Quick Take: John Corn on Traditional and Roth IRA Options for Non-Spouse and Multiple Beneficiaries
Q: I just inherited an IRA from a relative. What steps should I take as one of the named beneficiaries?
A: First and foremost, the beneficiaries must make sure they take the IRA owner’s final required minimum distribution before the end of the year, if the account owner was older than 70½ when he or she died. The next step is to separate and transfer the assets into separate inherited IRAs by December 31 of the year following the IRA owner’s death. An inherited IRA should be carefully titled, so it is in the name of the decedent FBO beneficiary, dated as of DOD (date of death).

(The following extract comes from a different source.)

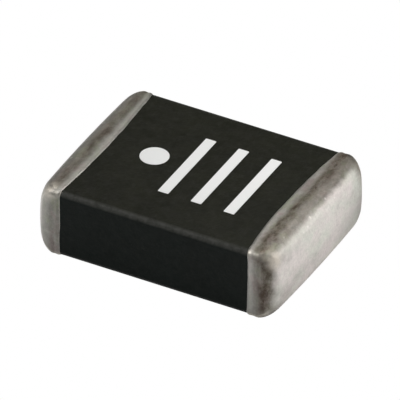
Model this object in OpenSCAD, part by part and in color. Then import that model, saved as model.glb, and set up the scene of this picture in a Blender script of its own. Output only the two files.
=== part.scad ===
// Multilayer chip inductor in the 3225 metric case (1210 in inches).
// A fired ferrite block holds a coil of printed silver lines, one line to a layer.
// Both ends are dipped in silver paste, fired, then plated with nickel and tin.
// Millimetres. The origin is the middle of the footprint, on the board. X runs along
// the length from the left end to the right end, Y across the width to the back, Z up.

/* [Case] */
// Length over the crowned ends
case_l = 3.25; // [3.1:0.05:3.4]
// Width over the end caps
case_w = 2.4; // [2.2:0.05:2.7]
// Thickness over the end caps
case_t = 0.96; // [0.84:0.02:1.2]

/* [Ferrite body] */
// Radius of the four long edges
body_edge_r = 0.084; // [0.06:0.004:0.1]
// Radius of the edges round each end face, which tumbling wears rounder
body_end_r = 0.22; // [0.21:0.01:0.24]

/* [End caps] */
// Length of the left band, where it crosses the long edges
left_band = 0.354; // [0.3:0.002:0.4]
// Extra reach of the left band at mid width
left_bulge = 0.05; // [0.02:0.005:0.1]
// Length of the right band, where it crosses the long edges
right_band = 0.374; // [0.3:0.002:0.4]
// Extra reach of the right band at mid width
right_bulge = 0.075; // [0.02:0.005:0.1]
// Radius that rolls the edge of each band down to the body
rim_r = 0.05; // [0.03:0.005:0.07]
// How far the end face is crowned, seen from the side
side_crown = 0.038; // [0.03:0.002:0.044]
// How far the end face is crowned, seen from above
plan_crown = 0.028; // [0.016:0.002:0.034]
// Radius of the edges round the dipped end face
cap_end_r = 0.185; // [0.165:0.005:0.195]
// How much rounder the corners of the end face are than the long edges
face_gain = 0.08; // [0.05:0.01:0.09]

/* [Layers of an end cap] */
// Fired silver on the long faces
silver_side_t = 0.008; // [0.007:0.001:0.012]
// Fired silver at the middle of the end face
silver_end_t = 0.125; // [0.12:0.005:0.14]
// Nickel barrier
nickel_t = 0.002; // [0.001:0.001:0.004]
// Tin finish
tin_t = 0.004; // [0.003:0.001:0.008]

/* [Coil] */
// Number of printed layers
coil_layers = 9; // [4:1:10]
// Length over the printed lines
coil_l = 2.1; // [1.7:0.05:2.2]
// Width over the printed lines
coil_w = 1.7; // [1.3:0.05:1.8]
// Outer corner radius of the lines
coil_corner_r = 0.28; // [0.22:0.01:0.4]
// Width of a printed line
line_w = 0.17; // [0.12:0.01:0.2]
// Thickness of a printed line
line_t = 0.018; // [0.012:0.002:0.024]
// Ferrite left between two layers
layer_gap = 0.042; // [0.03:0.002:0.05]
// Diameter of the filled holes that join the layers
via_d = 0.1; // [0.08:0.01:0.12]
// Diameter of the round pads at the ends of a line
pad_d = 0.24; // [0.2:0.01:0.28]
// Width of the strips that lead out to the end faces
lead_w = 0.3; // [0.2:0.02:0.4]

/* [Hidden] */
$fn = 96;

cap_names = ["silver_base", "nickel_barrier", "tin_plating"];

// Depths below the outer skin at which each layer of a cap starts
nickel_depth = tin_t;
silver_depth = tin_t + nickel_t;

// The block under the caps
side_build = silver_depth + silver_side_t;
body_l = case_l - 2 * (silver_depth + silver_end_t);
body_w = case_w - 2 * side_build;
body_t = case_t - 2 * side_build;
mid_z = case_t / 2;

// The long edges of a cap are concentric with those of the block
cap_edge_r = body_edge_r + side_build;

// How far the rolled edge of a band runs on under the surface of the block
rim_sink = 0.006;

// Segments of the skin: a section's corner, top and flank, the rolled edge, the rounded
// edge of the end face, and from there to its middle
CORNER_STEPS = 5;
TOP_STEPS = 8;
FLANK_STEPS = 2;
RIM_STEPS = 3;
END_STEPS = 6;
FACE_STEPS = 3;

// The centre line of a printed line, and the stack of layers
line_x = (coil_l - line_w) / 2;
line_y = (coil_w - line_w) / 2;
turn_r = coil_corner_r - line_w / 2;
layer_pitch = line_t + layer_gap;
stack_t = (coil_layers - 1) * layer_pitch + line_t;

// Signs of the coil's four corners, counted anticlockwise from the front left
CORNERS = [[-1, -1], [1, -1], [1, 1], [-1, 1]];
LEGS_A_LAYER = 3;
// Legs that the top layer needs to reach the right-hand side from each starting corner
LEGS_TO_EXIT = [2, 1, 3, 3];

// How far a cutting shape runs past what it cuts
past = 0.1;

// Points part of the way from p to q, without either end
function between(p, q, steps) = [for (i = [1:steps - 1]) p + (q - p) * i / steps];

// Point of a section at an angle of its corner k, for half sizes a and b and radius r
function corner_point(k, angle, a, b, r) = [
    (k == 0 || k == 3 ? 1 : -1) * (a - r) + r * cos(angle),
    (k < 2 ? 1 : -1) * (b - r) + r * sin(angle)
];

// Section of the skin across X, anticlockwise seen from +X, as points [y, z]
function section(a, b, r) = [
    for (k = [0:3])
        let (
            turn = 90 * (k + 1),
            end = corner_point(k, turn, a, b, r),
            next = corner_point((k + 1) % 4, turn, a, b, r)
        )
        each concat(
            [for (i = [0:CORNER_STEPS]) corner_point(k, turn - 90 + 90 * i / CORNER_STEPS, a, b, r)],
            between(end, next, k % 2 == 0 ? TOP_STEPS : FLANK_STEPS)
        )
];

// Fall of the crowned end face behind its tip, for half sizes a and b
function crown_fall(p, a, b) = plan_crown * pow(p[0] / a, 2) + side_crown * pow(p[1] / b, 2);

function first_corner(layer) = (LEGS_A_LAYER * (layer - 1)) % 4;
function legs(layer) = layer < coil_layers ? LEGS_A_LAYER : LEGS_TO_EXIT[first_corner(layer)];
function last_corner(layer) = (first_corner(layer) + legs(layer)) % 4;
function layer_z(layer) = mid_z - stack_t / 2 + (layer - 1) * layer_pitch;

// Rectangle centred on the origin with four round corners
module rounded_rect(l, w, r) {
    square([l - 2 * r, w], center = true);
    square([l, w - 2 * r], center = true);
    for (x = [-1, 1], y = [-1, 1])
        translate([x * (l / 2 - r), y * (w / 2 - r)])
            circle(r);
}

// Closed skin through rings of points that run towards +X, from one middle point to the other
module skin(rings, start, end) {
    n = len(rings[0]);
    last = len(rings) - 1;
    points = concat([start], [for (ring = rings) each ring], [end]);
    sides = [
        for (i = [0:last - 1], j = [0:n - 1])
            let (
                here = 1 + i * n + j,
                beside = 1 + i * n + (j + 1) % n
            )
            each [[here, here + n, beside + n], [here, beside + n, beside]]
    ];
    start_fan = [for (j = [0:n - 1]) [0, 1 + j, 1 + (j + 1) % n]];
    end_fan = [
        for (j = [0:n - 1])
            [len(points) - 1, 1 + last * n + (j + 1) % n, 1 + last * n + j]
    ];
    polyhedron(points, concat(start_fan, sides, end_fan), convexity = 4);
}

// Solid form of the right-hand dipped end, its skin drawn in by `depth`
module dipped_form(depth, band, bulge) {
    half_w = case_w / 2 - depth;
    half_t = case_t / 2 - depth;
    tip = case_l / 2 - depth;
    edge_r = cap_edge_r - depth;
    end_r = cap_end_r - depth;
    roll_r = rim_r - depth;
    wall = side_build - depth;
    edge_x = case_l / 2 - band + depth;
    surface_turn = acos(1 - wall / roll_r);
    full_turn = acos(1 - (wall + rim_sink) / roll_r);

    // The rolled edge climbs from under the surface of the block, along a bowed line
    rim = [
        for (i = [0:RIM_STEPS])
            let (
                turn = full_turn * (1 - i / RIM_STEPS),
                inset = roll_r * (1 - cos(turn)),
                rise_x = roll_r * (sin(surface_turn) - sin(turn))
            )
            [
                for (p = section(half_w - inset, half_t - inset, edge_r - inset))
                    [edge_x + rise_x - bulge * (1 - pow(p[0] / half_w, 2)), p[0], p[1]]
            ]
    ];
    // The skin turns round the edges of the end face, and its corners open out
    turned = [
        for (i = [0:END_STEPS])
            let (
                turn = 90 * i / END_STEPS,
                inset = end_r * (1 - cos(turn)),
                r = edge_r + face_gain * sin(turn)
            )
            [
                for (p = section(half_w - inset, half_t - inset, r))
                    [tip - end_r * (1 - sin(turn)) - crown_fall(p, half_w, half_t), p[0], p[1]]
            ]
    ];
    face = [
        for (i = [1:FACE_STEPS - 1])
            [
                for (p = turned[END_STEPS])
                    let (q = [p[1], p[2]] * (1 - i / FACE_STEPS))
                    [tip - crown_fall(q, half_w, half_t), q[0], q[1]]
            ]
    ];
    skin(concat(rim, turned, face), [edge_x, 0, 0], [tip, 0, 0]);
}

// Block form with body_edge_r along its length and body_end_r round its ends
module block_form() {
    intersection() {
        rotate([90, 0, 90])
            linear_extrude(body_l, center = true)
                rounded_rect(body_w, body_t, body_edge_r);
        linear_extrude(body_t + past, center = true)
            rounded_rect(body_l, body_w, body_end_r);
        rotate([90, 0, 0])
            linear_extrude(body_w + past, center = true)
                rounded_rect(body_l, body_t, body_end_r);
    }
}

// One layer of a cap, from `depth` down to `under`, or down to the block where under is undef
module cap_layer(side, depth, under) {
    band = side == "left" ? left_band : right_band;
    bulge = side == "left" ? left_bulge : right_bulge;
    translate([0, 0, mid_z])
        mirror([side == "left" ? 1 : 0, 0, 0])
            difference() {
                dipped_form(depth, band, bulge);
                if (!is_undef(under))
                    dipped_form(under, band, bulge);
                block_form();
            }
}

// Straight run of a printed line, from corner i to the next one
module leg(i) {
    along_x = i % 2 == 0;
    from = CORNERS[i];
    size = along_x ? [2 * (line_x - turn_r), line_w] : [line_w, 2 * (line_y - turn_r)];
    centre = along_x ? [0, from[1] * line_y] : [from[0] * line_x, 0];
    translate(centre)
        square(size, center = true);
}

// Quarter bend of a printed line at corner i
module bend(i) {
    sign = CORNERS[i];
    translate([sign[0] * (line_x - turn_r), sign[1] * (line_y - turn_r)])
        rotate(i * 90 + 180)
            intersection() {
                difference() {
                    circle(coil_corner_r);
                    circle(coil_corner_r - line_w);
                }
                square(coil_corner_r + past);
            }
}

// Places its children where the layers are joined at corner i, half way round the bend
module at_join(i) {
    sign = CORNERS[i];
    reach = turn_r * sqrt(0.5);
    translate([sign[0] * (line_x - turn_r + reach), sign[1] * (line_y - turn_r + reach)])
        children();
}

// Strip from corner i straight out to the end face on its side
module lead(i) {
    sign = CORNERS[i];
    inner = line_x - turn_r;
    outer = body_l / 2;
    translate([sign[0] * (inner + outer) / 2, sign[1] * line_y])
        square([outer - inner, lead_w], center = true);
}

// Printed line of one layer, with the filled hole that joins it to the layer below
module printed_layer(layer) {
    first = first_corner(layer);
    last = last_corner(layer);
    translate([0, 0, layer_z(layer)])
        linear_extrude(line_t) {
            for (i = [0:legs(layer) - 1])
                leg((first + i) % 4);
            for (i = [0:legs(layer)])
                bend((first + i) % 4);
            for (corner = [first, last])
                at_join(corner)
                    circle(d = pad_d);
            if (layer == 1)
                lead(first);
            if (layer == coil_layers)
                lead(last);
        }
    if (layer > 1)
        translate([0, 0, layer_z(layer) - layer_gap])
            linear_extrude(layer_gap)
                at_join(first)
                    circle(d = via_d);
}

module ferrite_body() {
    color([0.14, 0.14, 0.14])
        difference() {
            translate([0, 0, mid_z])
                block_form();
            for (layer = [1:coil_layers])
                printed_layer(layer);
        }
}

module silver_base(side) {
    color([0.85, 0.85, 0.83])
        cap_layer(side, silver_depth);
}

module nickel_barrier(side) {
    color([0.66, 0.64, 0.58])
        cap_layer(side, nickel_depth, silver_depth);
}

module tin_plating(side) {
    color([0.58, 0.57, 0.54])
        cap_layer(side, 0, nickel_depth);
}

module coil_layer(layer) {
    color([0.92, 0.9, 0.86])
        printed_layer(layer);
}

ferrite_body();
for (side = ["left", "right"]) {
    silver_base(side);
    nickel_barrier(side);
    tin_plating(side);
}
for (layer = [1:coil_layers])
    coil_layer(layer);
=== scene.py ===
import math

import bmesh
import bpy
from mathutils import Matrix, Vector, noise


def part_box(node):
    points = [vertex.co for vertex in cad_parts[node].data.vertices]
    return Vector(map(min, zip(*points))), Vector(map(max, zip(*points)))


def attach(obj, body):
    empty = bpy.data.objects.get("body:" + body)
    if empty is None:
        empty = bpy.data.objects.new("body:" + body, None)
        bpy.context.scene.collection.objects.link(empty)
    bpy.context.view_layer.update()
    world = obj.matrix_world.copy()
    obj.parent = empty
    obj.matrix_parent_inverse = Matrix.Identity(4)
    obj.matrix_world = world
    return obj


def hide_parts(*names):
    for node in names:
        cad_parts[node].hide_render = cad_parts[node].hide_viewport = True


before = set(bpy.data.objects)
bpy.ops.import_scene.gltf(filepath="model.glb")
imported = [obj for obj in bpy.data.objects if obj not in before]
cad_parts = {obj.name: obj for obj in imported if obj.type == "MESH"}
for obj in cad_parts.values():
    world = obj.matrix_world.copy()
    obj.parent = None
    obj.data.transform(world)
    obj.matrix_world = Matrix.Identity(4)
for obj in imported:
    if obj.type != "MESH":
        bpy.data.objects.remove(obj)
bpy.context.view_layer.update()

# Sizes are in millimetres in the row frame, and MM turns them into Blender's metres
MM = 0.001
# Sign of X on each side, and signs of a rectangle's corners, anticlockwise
SIDES = {"left": -1, "right": 1}
CORNERS = ((1, 1), (-1, 1), (-1, -1), (1, -1))

# Form of the block and the caps, as in the part
EDGE_R = 0.084        # long edges of the block
BODY_END_R = 0.22     # edges round the ends of the block
CAP_END_R = 0.185     # edges round the end face of a cap
FACE_GAIN = 0.08      # how far a cap's corners open out towards its end face
SIDE_CROWN = 0.038    # how far the end face falls back to the top and the underside
PLAN_CROWN = 0.028    # how far it falls back to the flanks
RIM_R = 0.05          # roll of a band's lip down to the block
RIM_SINK = 0.006      # how far the lip goes on into the block
TIN_T = 0.004
BULGE = {"left": 0.05, "right": 0.075}    # bow of each band's edge towards the middle

# How sharply what belongs to a flank gives way to what belongs to the top and the underside
FLANK_POWER = 6

# Layers of noise, each with its weight and how much finer it is
WANDER_LAYERS = ((1.0, 1.0), (0.5, 2.7))
RIPPLE_LAYERS = ((0.65, 1.0), (0.35, 2.9))
RESIDUE_SHADE_LAYERS = ((1.0, 1.0), (0.6, 3.1))
# Where each noise is read for the right cap; the left cap reads it as far below zero
WANDER_SEED = 7.0
RIPPLE_SEED = 11.0
RESIDUE_SHADE_SEED = 5.0

# Relief of the tin: a shallow dip behind the lip of the band, which closes a little before the
# end, and soft ripples
DIP_DEPTH = 0.003
DIP_SQUEEZE = 1.15
RIPPLE_DEPTH = 0.0012
RIPPLE_SIZE = 0.16
RIPPLE_SWING = 0.7
# How far the edge of a band strays from its bow
EDGE_WANDER = 0.007
WANDER_SIZE = 0.22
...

An example would be: “John Smith, Deceased (12/04/2013) IRA FBO James Smith, Beneficiary.” After an inherited IRA is established, the beneficiaries must begin taking distributions by December 31 of the year following the death of decedent. Required minimum distributions are calculated annually based on a complex formula using the IRS single-life table. Beneficiaries can seek assistance in determining the distributions by consulting an investment or tax professional. Beneficiary owners can name their own successor beneficiaries who, when they inherit the IRA, must continue using the remaining life expectancy of the original beneficiaries. If there are multiple beneficiaries and they fail to separate the IRA into separate shares, then their share of the required minimum distributions must be distributed to
each of them based on the life expectancy of the oldest beneficiary based on the single-life table. The rules with regard to Roth IRAs are identical to those of traditional IRAs with one difference. Required minimum distributions still need to be taken from inherited Roth IRAs, but those required minimum distributions are tax free to all future beneficiaries.